Posted by Chris at September 21. 2007

Would like to create a concrete look on the walls of our walk in shower. (a total bathroom remodel)  We saw it once where they just smeared some kind of concrete right over the hardy backer (but it looked kind-of crappy).  We would like to end up with a more polished concrete look - maybe with faux seams or some kind of supper simple design.

 

Our goal is to achieve a clean modern looking shower but at a less expensive alternative than nice tile.  Probably will use a nice tile for the entire bath room floor including the floor level walk in shower.

 

Would love suggestion on material, application methods or thought on something better.

 

 

Thanks

::Chris

Re: concrete shower walls?

Posted by diane duffey at September 21. 2007

I did some concrete research, although for our kitchen/dining room floors.

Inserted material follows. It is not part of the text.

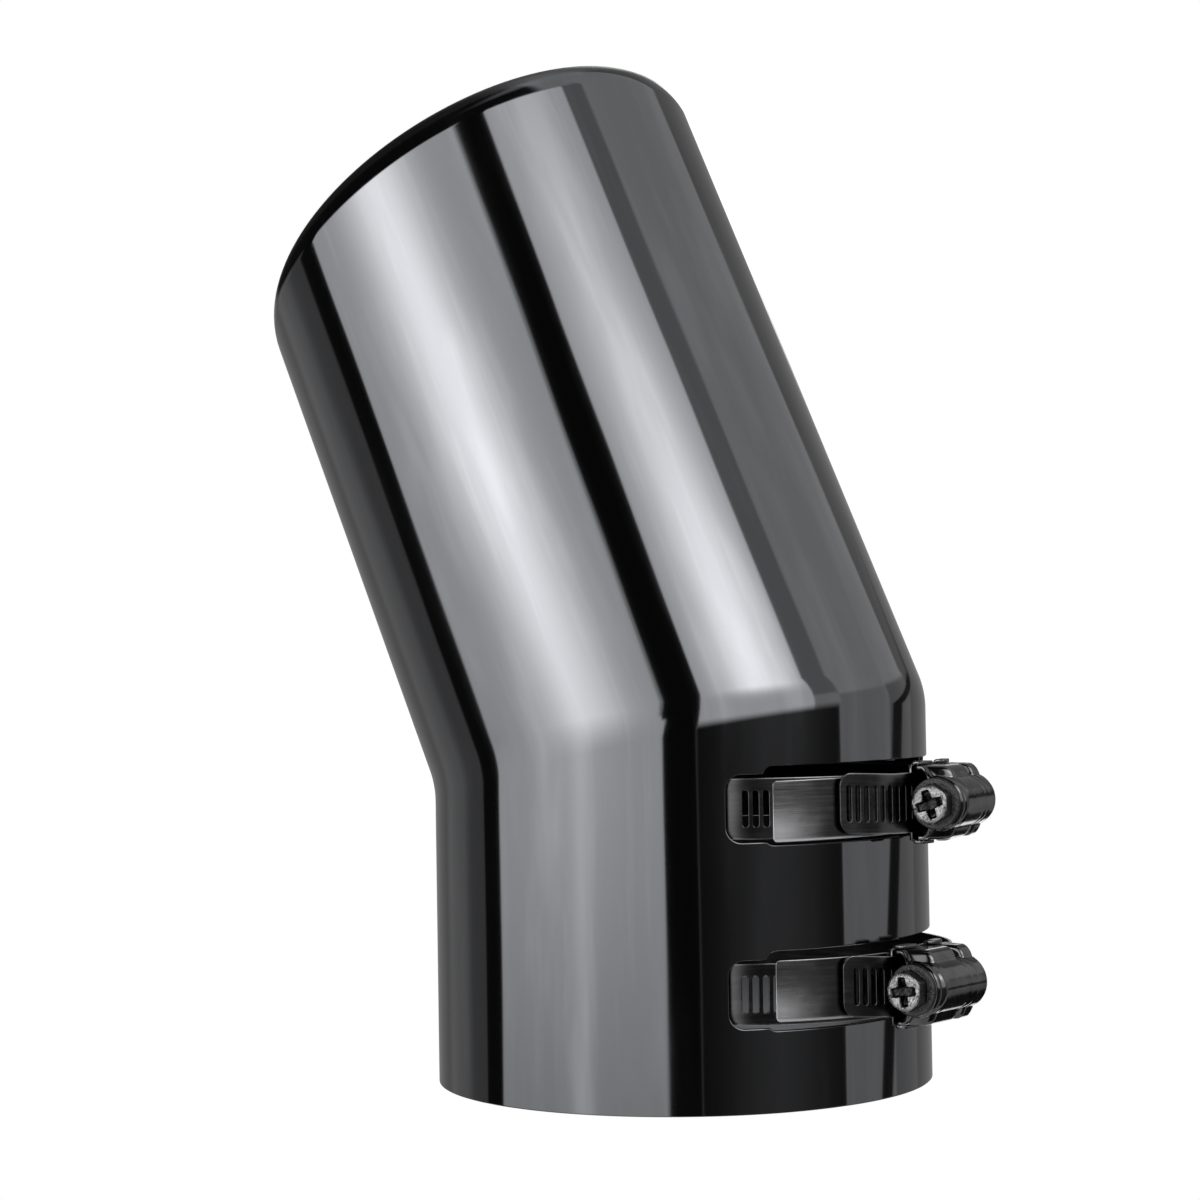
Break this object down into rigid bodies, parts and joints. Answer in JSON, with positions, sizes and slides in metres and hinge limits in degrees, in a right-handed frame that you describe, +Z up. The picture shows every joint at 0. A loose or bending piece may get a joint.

These guys do some great work -- and they are fairly expensive in the SF bay area, but have been covered in Sunset Magazine.

http://www.bayareaconcretes.com/bac_projects.asp?CID=11&PID=6

This guy is pretty popular in the area. He does gypcrete with 1/8-1/4" concrete on the top layer. Again, this is flooring, but it might inspire you.       http://www.theconcretecolorist.com/

and if you go to their links area, this might help you

http://colormakerfloors.com

Re: concrete shower walls?

Posted by Jason at September 21. 2007

Most of the "good" concrete work I have see (good being concrete that is finish quality as opposed to driveway concrete) costs as much if not more than an Ann Sacks tile. Although I have never see it used on a shower wall, the finish grade concrete for countertops or walkways, patios, etc. are $10.00 per foot +.

 

Considering Ann Sacks or Apavisa make a great porcelian tile for $6.00 to $8.00 a foot plus you have a great selection of field sizes and color to choose from, I would go that route.

 

 

Re: concrete shower walls?

Posted by diane duffey at September 21. 2007

I second this. Of the two contractors that I linked to above, the top one comes in at $30 per sq foot, and the other at $12 (although this price only includes the thin layer of concrete he puts over prepped gypcrete)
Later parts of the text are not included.